Let's climb to 3700 and see some blue sky. Don't use any elevator, just power, the way you learned it—two notches in Cessna, three notches in Piper. That will give you a fine 500 FPM climb.

At 3700, take off the power you put on to climb and see if your airplane holds the new altitude. If the VSI doesn't settle on zero (give it a chance to), you need more power at 3700 than you did at 2200. So use it—no trim, just a notch of power.

Keep flying. As you get close to the Norwich OMNI the OBI needle will start hopping around and then point hard right or left. The reason is that the spokes are getting closer together as you near the hub, and several radials are affecting you simultaneously. Then at 0 DME the needle pins in the direction of the actual location of the station. Watch while the OBI switches from TO to OFF at 0 DME and then to FROM. Don't chase the needle when you're close to or over the station. When you get a few miles out, it will gradually come back on scale. You'll be in the same relationship to the radial as you were before, but bearing FROM rather than TO the station.

What's happening to your altitude? Keep your aircraft at 3700 feet, not 3900 feet. Stay on top, not sixty feet under.

Now we're going to let down into the overcast again, to our earlier altitude of 2200. Give me a 500 FPM descent, and as you do, tune Boston VORTAC on 112.7. Set the course selector (the OBS) to 68, and make whatever (gentle) turns are necessary to center the needle and fly it. Don't forget back pressure before you turn, and let it off when you are level. I don't want to see any ground; I just love all this gray stuff up here.

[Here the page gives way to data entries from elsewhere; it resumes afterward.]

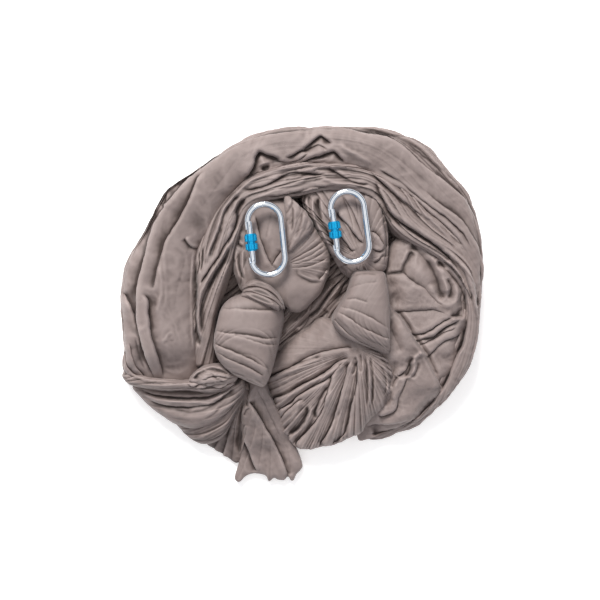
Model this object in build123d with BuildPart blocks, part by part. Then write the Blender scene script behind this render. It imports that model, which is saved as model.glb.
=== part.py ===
from build123d import *
from math import cos, radians, sin

# An aerial hammock of tricot cloth, coiled into a flat pile for storage.
# Each end of the cloth is knotted below a loop, and a screw-gate carabiner lies on each loop.
# Millimetres, +Z up, origin at the middle of the pile's footprint, on the surface it lies on.

# ---- carabiner: an oval ring bent from round rod
RING_LENGTH = 112.0
RING_WIDTH = 58.0
ROD_D = 9.5
BEND_R = (RING_WIDTH - ROD_D) / 2
STRAIGHT = RING_LENGTH - RING_WIDTH
NOSE_LIP_END = 16.3      # lower end of the lip that covers the gate's tip
HINGE_LIP_END = -23.4    # upper end of the lip beside the hinge
LIP = 2.0                # thickness of both lips
TONGUE = 4.0             # the flat tongues that enter the gate's two slots
NOSE_TONGUE_END = 17.9
TONGUE_FLAT = 4.3        # the hinge tongue's flat top, above the rivet
GAP = 0.3                # clearance round what moves
FIT = 0.05               # clearance where pieces touch but turn or slide

# ---- gate, on its own axis a little inside the rod's centreline
GATE_D = 9.2
GATE_X = -RING_WIDTH / 2 + LIP + GAP + GATE_D / 2
HINGE_Y = -28.5
GATE_TIP = 28.0
LATCH_Y = 22.0
SLOT = TONGUE + 2 * GAP
HINGE_SLOT_TOP = -23.0
TIP_SLOT_BOTTOM = 16.9
TIP_CHAMFER = 0.8
RIVET_D = 3.0
LATCH_D = 2.5
LATCH_NOTCH = LATCH_D + 0.7
PIN_HEAD = 0.25          # how far each pin's rounded end stands proud

# ---- return spring and plunger in the gate's bore
BORE_D = 4.5
BORE_DEPTH = 14.0
PLUNGER_D = 4.34
PLUNGER_TIP_D = 2.4
PLUNGER_BODY = 3.0
PLUNGER_TIP_FLAT = 0.5   # radius left flat on the plunger's rounded tip
WIRE_D = 0.7
SPRING_D = 3.6
SPRING_TURNS = 7

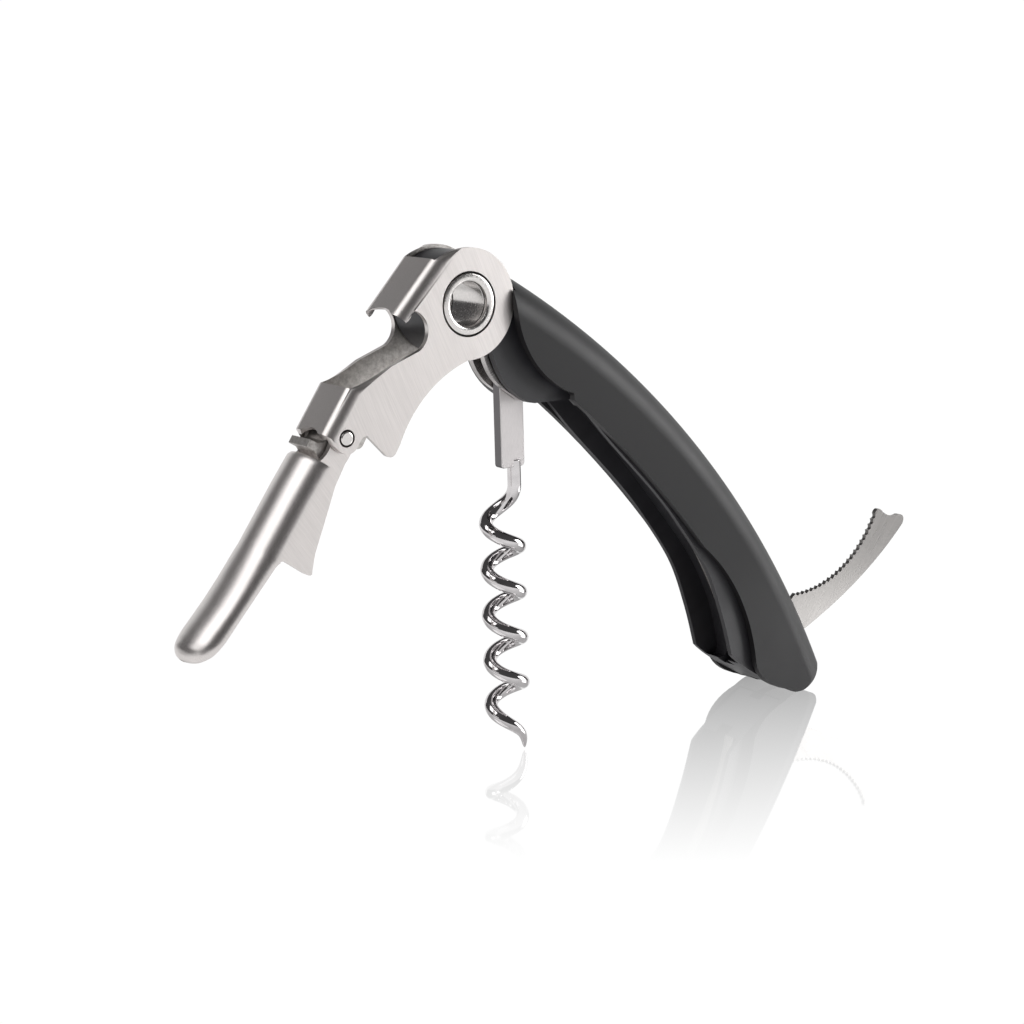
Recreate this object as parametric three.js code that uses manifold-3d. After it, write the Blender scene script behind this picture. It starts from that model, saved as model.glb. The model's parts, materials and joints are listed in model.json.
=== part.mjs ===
// Two-stage waiter's corkscrew: a curved handle that carries a folding worm, a hinged
// double lever with a cap lifter, and a serrated foil knife.
//
// Frame: millimetres, +Z up. The handle, worm and levers lie in the XZ plane and every hinge
// turns about Y. The model is drawn with the main pivot at the origin and is moved at the end,
// so that the origin is the middle of the foot of its bounding box.
import * as THREE from 'three';
import { mergeVertices } from 'three/addons/utils/BufferGeometryUtils.js';
import Module from 'manifold-3d';

const wasm = await Module();
wasm.setup();

const DEGREE = Math.PI / 180;

// ---------------------------------------------------------------- driving dimensions
const GAP = 0.3;                    // clearance between neighbouring pieces

// stack across the hub, from the middle plane outwards
const SHANK_THICKNESS = 2.0;
const LINER_THICKNESS = 1.2;
const FRAME_CHEEK = 1.4;
const SHEET = 1.0;                  // steel sheet of both levers
const linerInner = SHANK_THICKNESS / 2 + GAP;
const linerOuter = linerInner + LINER_THICKNESS;
const frameInner = linerOuter + GAP;
const frameOuter = frameInner + FRAME_CHEEK;
const leverInner = frameOuter + GAP;
const leverOuter = leverInner + SHEET;

// worm
const WIRE_RADIUS = 1.25;
const WORM_RADIUS = 4.2;            // outer radius of the coil
const WORM_PITCH = 8.5;
const WORM_TURNS = 4;               // full turns between the lead-in and the lead-out
const WORM_LEAN = 1.9;              // degrees from upright at rest
const SHANK_WIDTH = 5.2;
const SHANK_LENGTH = 17.5;          // from the worm pin down to the wire
const NECK_LENGTH = 4.6;             // straight wire below the shank
const LEAD_IN = 142.4;              // turn of the wire into and out of the coil, in degrees
const LEAD_OUT = 175;
const WORM_PIN = { x: 12.3, z: -12.7, radius: 1.5 };

// main pivot and hub
const PIVOT = { x: 0, z: 0 };
const BORE_RADIUS = 3.8;
const TUBE_WALL = 0.6;
const COLLAR_RADIUS = 5.3;
const COLLAR_STAND = 0.1;           // how far a collar stands proud of the lever's cheek
const TUBE_SHORT = 0.05;            // how far the tube ends inside the lever's cheeks
const HUB_RADIUS = 9.6;             // lever cheeks
const FRAME_HUB_WALL = 1.25;        // of the frame outside the liners' round ends
const SPINE_ANGLE = 48.1;           // direction of the upper lever's spine beside the hub
const SPINE_STAND = 0.66;           // how far that spine's outer face passes outside the cheeks
const tubeRadius = BORE_RADIUS + TUBE_WALL;
const spineReach = HUB_RADIUS + SPINE_STAND;
const frameHubRadius = spineReach - SHEET - GAP;
const linerHubRadius = frameHubRadius - FRAME_HUB_WALL - GAP;

// handle: its back is one long arc that starts beside the hub
const BACK_RADIUS = 191.66;
const BACK_LENGTH = 118.4;          // along the arc, from the hub to the handle's end
const BACK_ANGLE = 61.6;            // direction from the arc's centre to the hub's end of it
const BACK_START_ANGLE = 26.5;      // direction from the pivot to the same point
const backStart = HUB_RADIUS + 1.14;
const crown = {
  x: backStart * Math.cos(BACK_START_ANGLE * DEGREE) - BACK_RADIUS * Math.cos(BACK_ANGLE * DEGREE),
  z: backStart * Math.sin(BACK_START_ANGLE * DEGREE) - BACK_RADIUS * Math.sin(BACK_ANGLE * DEGREE),
  radius: BACK_RADIUS,
  start: BACK_ANGLE,
  end: BACK_ANGLE - BACK_LENGTH / BACK_RADIUS / DEGREE,
};
const SHELL_WALL = 1.3;
const SHELL_CROWN_WALL = 1.6;
const SHELL_CROWN_HEIGHT = 4.5;     // how far the rounded back falls to the straight sides
const HOLLOW_CROWN_HEIGHT = 4.0;
const FRAME_CROWN_HEIGHT = 3.8;
const CHANNEL_WALL = 1.0;
const CHANNEL_CLEARANCE = 0.1;      // beside the folded levers
const FRONT_RIM = 0.8;              // how far the shell's front edge stands past the frame
const channelInner = leverInner + CHANNEL_CLEARANCE;
const frameBodyOuter = channelInner + CHANNEL_WALL;
const shellInner = frameBodyOuter + GAP;
const shellOuter = shellInner + SHELL_WALL;
const cutReach = shellOuter + 1;    // a cut with this reach goes through everything
const FRONT_ARC = { x: HUB_RADIUS + 18.1, z: 0.7, radius: 18.66 };   // front edge of the shell
const HEEL_RADIUS = 39.6;           // lower edge near the handle's end
const END_WALL = 1.8;

// lever joint and levers
const LEVER_PIN = { x: -25.0, z: -20.5, radius: 1.2 };
const PIN_STAND = 0.15;             // how far the pin's ends stand proud
const EAR_SHEET = 1.0;
const earOuter = leverInner - GAP;
const POCKET = pinAt(onSpine(-11.12, 3.85), 3.7);         // round mouth of the cap lifter
const BITE_ARC = { x: 6.73, z: -31.51, radius: 23.02 };   // hollow between hub and first step
const LOWER_LEVER_LENGTH = 37.2;    // along its spine
const LOWER_LEVER_ANGLE = -127;     // direction of its spine at rest, in degrees

// foil knife
const BLADE_THICKNESS = 0.9;
const KNIFE_WASHER_THICKNESS = 0.5;
const KNIFE_WASHER_RADIUS = 3.4;
const KNIFE_PIN = pinAt(fromEnd(13.12, 6.37), 1.5);
const TANG_RADIUS = 4.2;
const EDGE_ARC = { x: -22.53, z: 22.32, radius: 24.54 };   // serrated edge, from the knife's pin
const SERRATIONS = 22;
const SERRATION_DEPTH = 0.45;
const bladeHalf = BLADE_THICKNESS / 2;
const washerOuter = bladeHalf + GAP + KNIFE_WASHER_THICKNESS;
const knifeSlot = washerOuter + GAP;
const SPRING_THICKNESS = 2.4;       // across the handle
const SPRING_PIN = pinAt(fromEnd(40.2, 10.2), 0.9);

// ---------------------------------------------------------------- shape helpers
// A closed outline in the XZ plane. Steps are [x, z] points, {arc} stretches or {curve} bends.
function outline(start, steps) {
  const shape = new THREE.Shape();
  shape.moveTo(start[0], start[1]);
  for (const step of steps) {
    if (step.arc) {
      const { x, z, radius } = step.arc;
      shape.absarc(x, z, radius, step.from * DEGREE, step.to * DEGREE, step.from > step.to);
    } else if (step.through) {
      shape.splineThru(step.through.map(([x, z]) => new THREE.Vector2(x, z)));
    } else if (step.bend) {
      shape.quadraticCurveTo(step.bend[0], step.bend[1], step.to[0], step.to[1]);
    } else {
      shape.lineTo(step[0], step[1]);
    }
  }
  return shape;
}

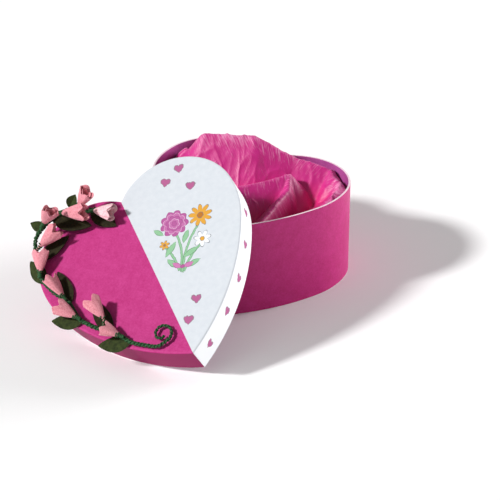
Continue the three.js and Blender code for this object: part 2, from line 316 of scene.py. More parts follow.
# %% Lamps and soft light
def lamp(name, direction, softness, strength):
    """A distant lamp shining from one direction. Softness is how wide it looks from the box, in degrees."""
    turn = (-Vector(direction)).to_track_quat("-Z", "Y").to_euler()
    bpy.ops.object.light_add(type="SUN", rotation=turn)
    obj = bpy.context.object
    obj.name = name
    obj.data.angle = math.radians(softness)
    obj.data.energy = strength


lamp("key_lamp", (-0.95, -1.15, 1.0), 7, 3.4)
lamp("back_right_soft_box", (0.62, 0.77, 0.17), 30, 3.6)
world = bpy.data.worlds.new("studio")
bpy.context.scene.world = world
world.use_nodes = True
world.node_tree.nodes["Background"].inputs["Color"].default_value = colour("#ffffff")
world.node_tree.nodes["Background"].inputs["Strength"].default_value = 0.25
bpy.context.scene.view_settings.view_transform = "Standard"

# %% [markdown]
# ## The box
# The real wall is a strip of card bent round a form and glued, so the outline is pulled up into a wall,
# thickened inwards, and its cut edges are rounded a little by the paint. The narrow first and last steps
# of the pull keep the smooth shading of the rounded edges off the tall faces. The thickening gives the
# inner side and the cut edge their own paint.

# %% Pulling up and thickening a wall
ROUNDED_FROM = math.radians(50)


def raise_wall(obj, heights):
    """Pulls an outline up in steps through a list of heights in mm."""
    bpy.context.view_layer.objects.active = obj
    edit("EDGE")
    bpy.ops.transform.translate(value=(0, 0, heights[0] * MM))
    for low, high in zip(heights, heights[1:]):
        bpy.ops.mesh.extrude_edges_move(TRANSFORM_OT_translate={"value": (0, 0, (high - low) * MM)})
    leave()
    face_out(obj)


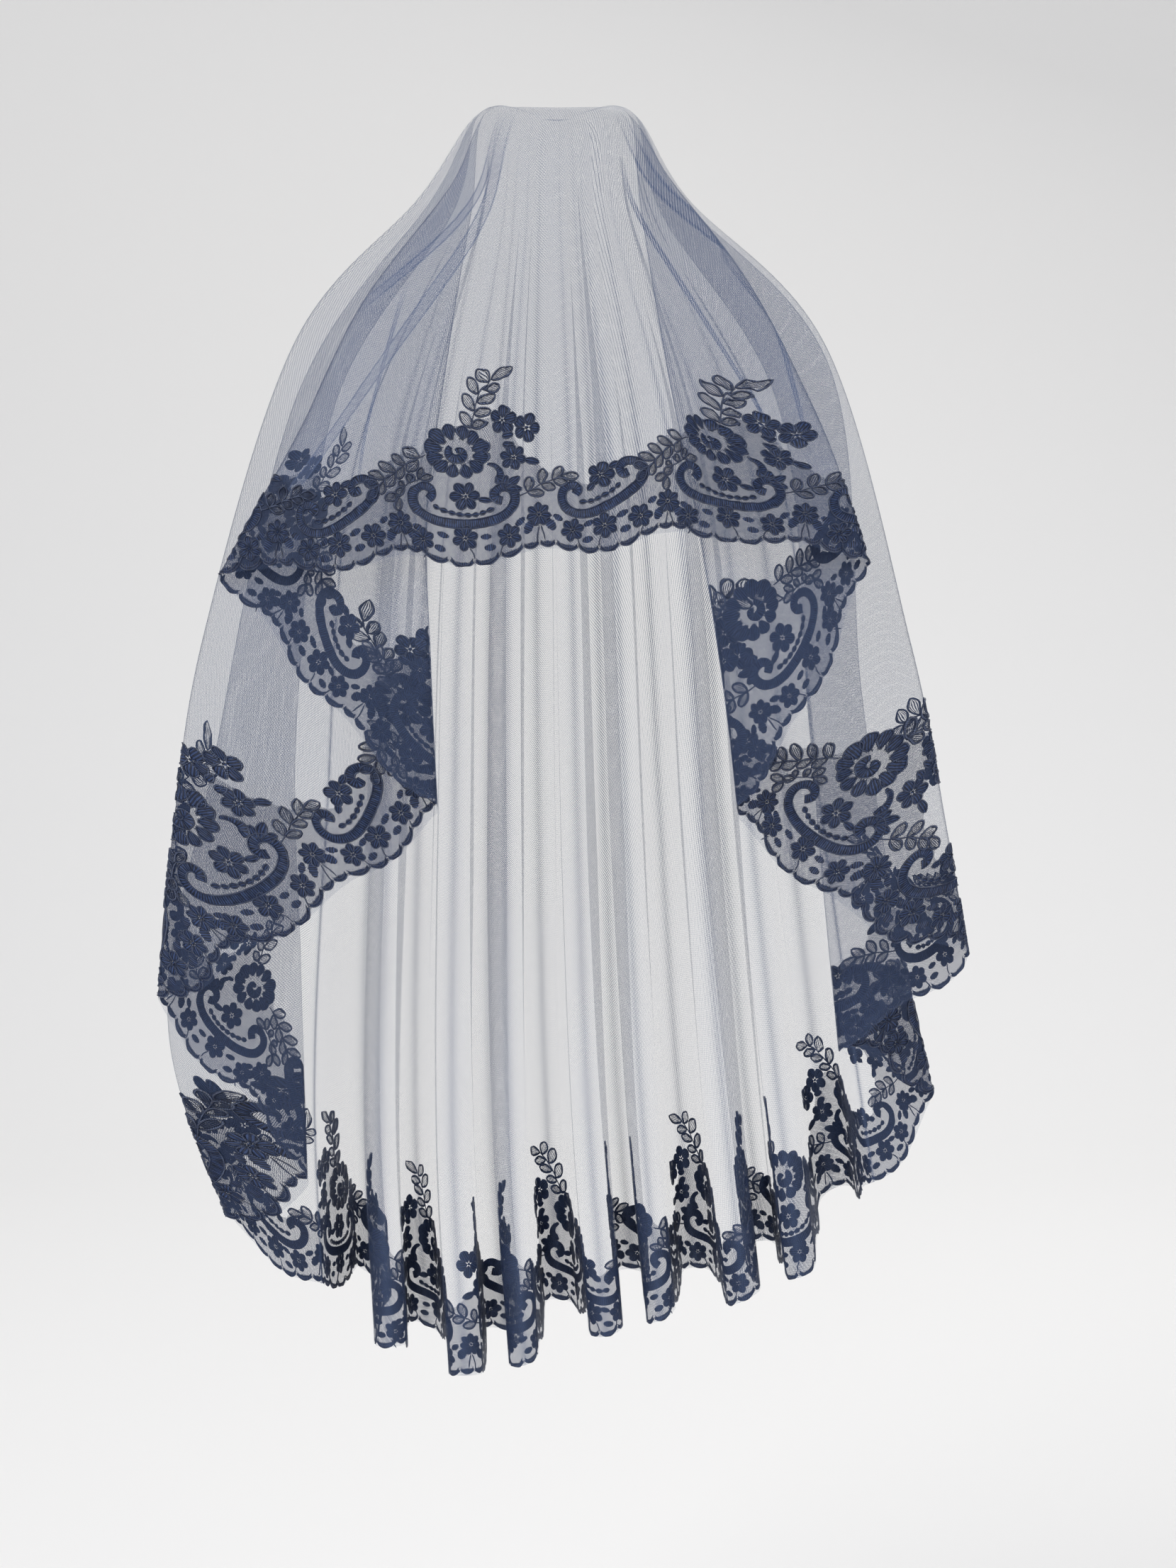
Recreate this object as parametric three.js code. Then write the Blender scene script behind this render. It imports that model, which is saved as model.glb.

(Piper, if you get in trouble around here, check your fuel; you can't fly on one wing—particularly if it's empty.)

By the time you level off at 2200, you should be heading about 68 degrees with the OBI set to 68 exactly, the needle centered, your elevators at operational neutral, your throttle at whatever cruise RPM will hold your altitude, your VSI on zero, and straight and level confirmed everywhere.

Meanwhile, please don't spill the coffee I'm handing you.

Have you got a match?

We're inbound for Boston's Logan Airport. Contact the control tower on 119.1. Start your let down when your DME reads ten nautical miles from the VORTAC. The station is right at the airport. Remember, use just a power reduction to enter your 500 FPM descent—two notches in Cessna, four notches if you're flying Piper.

Logan should be directly ahead of you when you get below the overcast. When your altimeter reads 1000 feet, transition to straight and level slow-flight. You know how to do that from a climb, but not from a descent, so let's learn:

Cessna, reduce your power another two notches, to 1505 RPM, and apply—two at a time—six quick notches of up elevator.

Piper, reduce your power another three notches, and apply—one by one—four notches of up elevator.

You've made the transition to slowflight.

Our runway at Logan is 22 Right. Because Piper is low on fuel, we're approved for a right turn to the crosswind leg, which heads 130 degrees. Make this turn shortly after you cross the highway, which is Interstate 93. Take a look out the left side and get the lie of the runways, then turn left to downwind leg, 40 degrees, and make your normal pattern landing.